TBN: Beyond the Chartreuse, you recently revamped the cocktail menu at Grand Café, and I know you’re making rhubarb-infused cachaça. What else can guests look forward to?
KA: Really, all the drinks go back to classic cocktails, but with a fresh California twist. In Northern California we have such amazing fresh ingredients for cocktails.
TBN: How important do you think seasonality has become?
KA: The question is what will you want to drink? You can’t do rich, fall cocktails here in October like you can in other cities. I don’t want a Whiskey Flip in 85 degrees. When I was working in Vegas there was lots of red sangria but it’s not refreshing. Walking into 110-degree heat after drinking it is an instant hangover.
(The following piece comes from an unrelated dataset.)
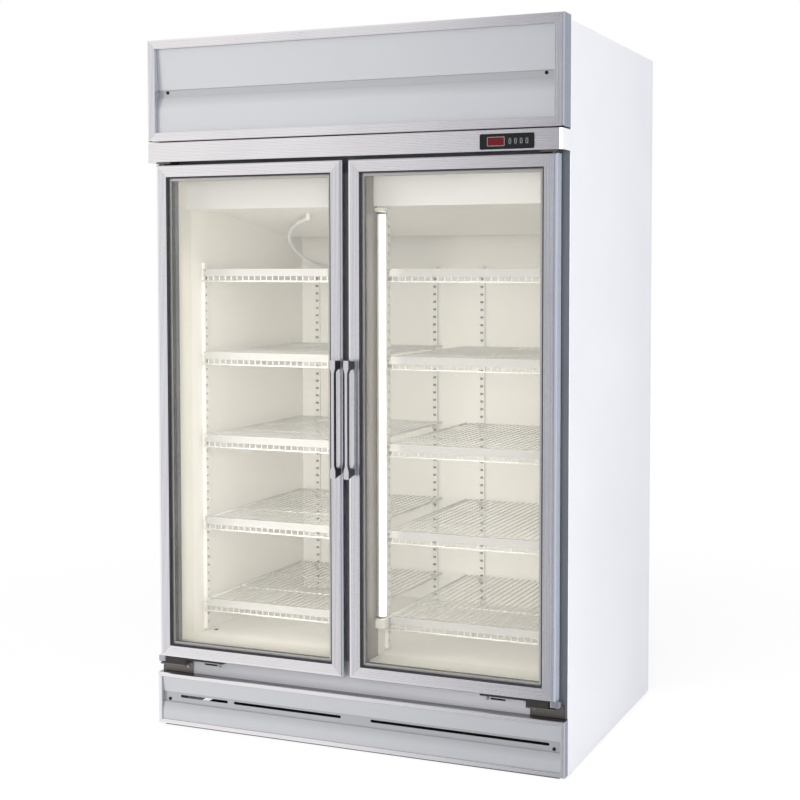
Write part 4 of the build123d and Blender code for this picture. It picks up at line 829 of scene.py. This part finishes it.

TBN: What are you working on for autumn that you’re excited about?
KA: Really delicious, light, cold-pressed apple cider. I’m looking forward to using it with gin and then, as it gets progressively cooler, whiskey.
TBN: Drinking at brunch used to mean a mimosa or a bloody mary with your omelet. But that’s changing. What will your guests be sipping in the morning?
KA: Traditional daytime cocktails work well, so we have a Ramos gin fizz with fresh strawberries and absinthe. We also have grapefruit juice and cardamom with sparkling wine, nice and light with depth. You want drinks that aren’t too boozy, especially when you’re not feeling so great from the night before.